Actually there is no such thing as "delivering a message" in Erlang.

What "delivering a message means" is "putting the message in the
mailbox of the receiver and scheduling the process for execution"

So all sorts of things can go wrong - the message is put in the mailbox
but an earlier message in the mailbox causes the process to crash
before the process reaches your message.

There *is* a guarantee that if create a link to a process and the process
dies you get sent a message.

So we can can make the statement "in the absence of errors message passing
order is preserved"

What does this mean? If you are linked to a message receiver and see no
error message then it is alive. If you send a sequences of messages
to the receiver and see no error messages then the messages have been
placed in the mailbox in order. This is guarantee (if the code is correct).

Note that there is no guarantee that the process will ever read the mailbox.

It's like the postal service - the letters get put in the mailbox but
there's no guarantee they get taken out, but you get to know if the
owner of the mailbox dies.

The bit that should be reliable is putting the messages in the mailbox in order
if nothing has crashed (we assume this to be correctly coded)

The bit that is unreliable is the guarantee that the message is removed
from the mailbox and correctly processed.

I'm not sure where you quoted me from - but there should be some small
print nearby with the an extended explanation.

The world "unreliable" means different things to different people.
TCP might well be reliable by design - but is it correctly implemented?
I have seen many good designs with bad implementations.

I've helped design fault-tolerant systems for years - so I'm a trust
as little as
possible sort of person. Assume things will crash and clean up later.

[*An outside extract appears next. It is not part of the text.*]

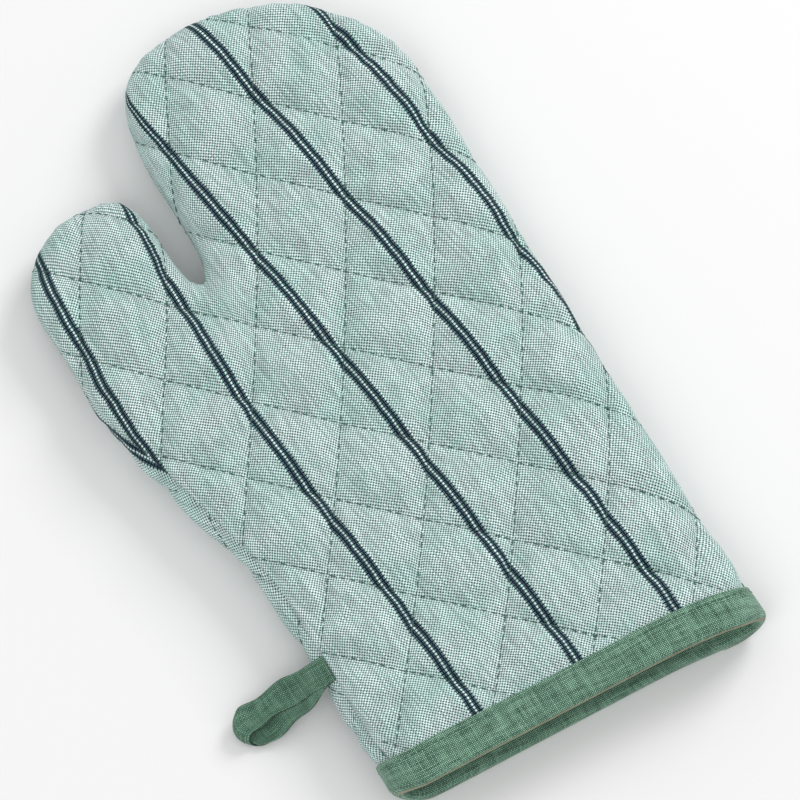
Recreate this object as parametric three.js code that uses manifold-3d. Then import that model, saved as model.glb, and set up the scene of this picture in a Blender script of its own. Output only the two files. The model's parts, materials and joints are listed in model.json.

I was told years ago not to trust processes, a wise man said "if you
want to know
if a process has done something, get it to send you a reply message,
if you don't get the reply message then you can't assume anything about
the receiving process. So generating unique tags which we send in
round trips become important ...

Aside: Telecoms protocols make great use of tags, and timeouts
you send a request with a tag, wait a relative long time (the timeout) -
much longer than the operation should take. Then on a timeout
assume the worse - crash everything and restart.

Works very well in practise - theory wise it's very dodgy - millions of lines
of code doing this stuff is way to complex to prove anything about.

Since I basically don't trust any of the underlying layers - you have
to ask what to
I trust.

Well nothing really - but I have higher levels of trust for some
things than other.

Round trip confirmations including SHA1 checksums seems pretty good
to me.

If I say to a server "get me a file called 'foo'" and get something back
It may of may not be correct.

If I say "get me some data that has the sha1 checksum 34ad34..."
and get some data back I can check the data and see if it has the correct
checksum. I don't even need secure sockets. I do need a secure way to
know the checksum - but that is an entirely different problem.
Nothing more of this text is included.